There is a great section on secular holidays--nonreligious families need to celebrate as much as religious families. Secular holidays can celebrate the natural cycles and milestones in our lives. Likewise, gratitude and patriotism are secular values to celebrate.

The most important essays are on morality and doing good for the right reasons. The point is made that not only can we teach children how to be good without religion, morality is ingrained early on without religious concepts. Empathy is largely the core of morality, and religion is a veneer over it, which sometimes becomes counterproductive.

More essays are about meaning and wondering, and dealing with death. One section is about the wonders of science and rejecting the false wonders of religion. The real wonders of the universe are so much more amazing that the imaginary ideas of myth. The last chapter is on finding secular communities. There is good in finding fellowship with other people who share your values, though it is different to keep in a community with relatively weak ties (i.e. no shared beliefs).

I found the essays very valuable. It's good to know that others are struggling with the same issues and have come to very similar solutions. The most important essay was Richard Dawkins' letter to his daughter, "Good and Bad Reasons for Believing." He describes the dangers of believing in ideas uncritically. This essay should be distributed to all churches.
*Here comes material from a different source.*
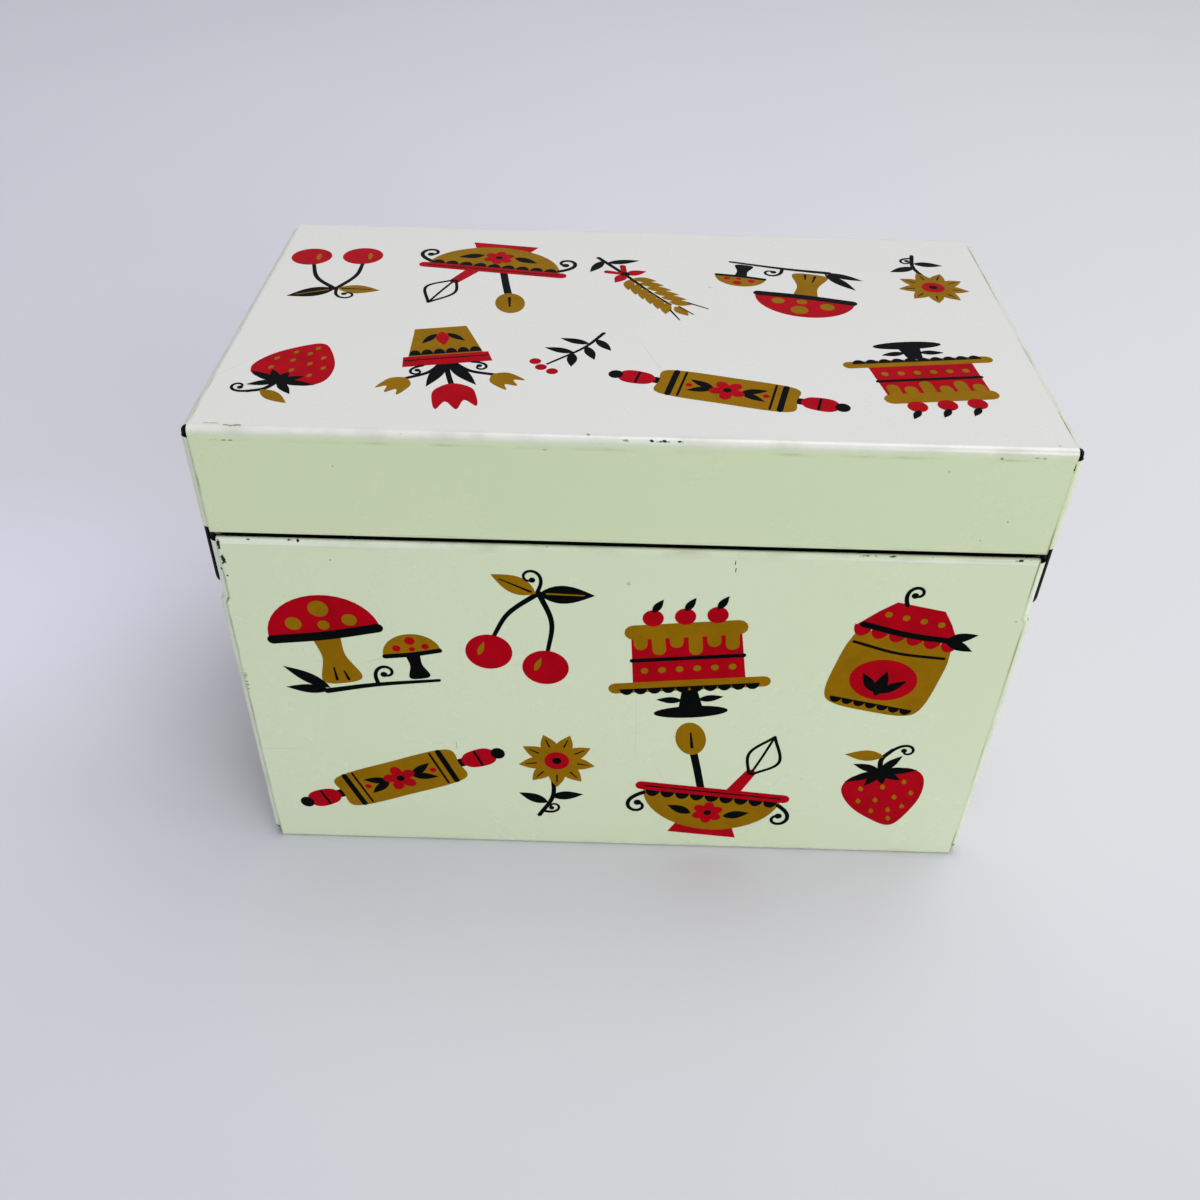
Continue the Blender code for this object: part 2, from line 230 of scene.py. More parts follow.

I found other valuable concepts. Teaching children wonder and awe at the natural universe is important. Helping them deal with religious bigotry and religious friends is necessary in our hyper-religious world. Deal with death honestly but carefully. Help them come up with their own philosophy of life and create their own meaning. Above all, be a good example. Exemplify your own morality and philosophy of life. Show them the awe and wonders of the universe.

This is an important book. I would recommend it for anyone, but especially for humanists. It's a solid A.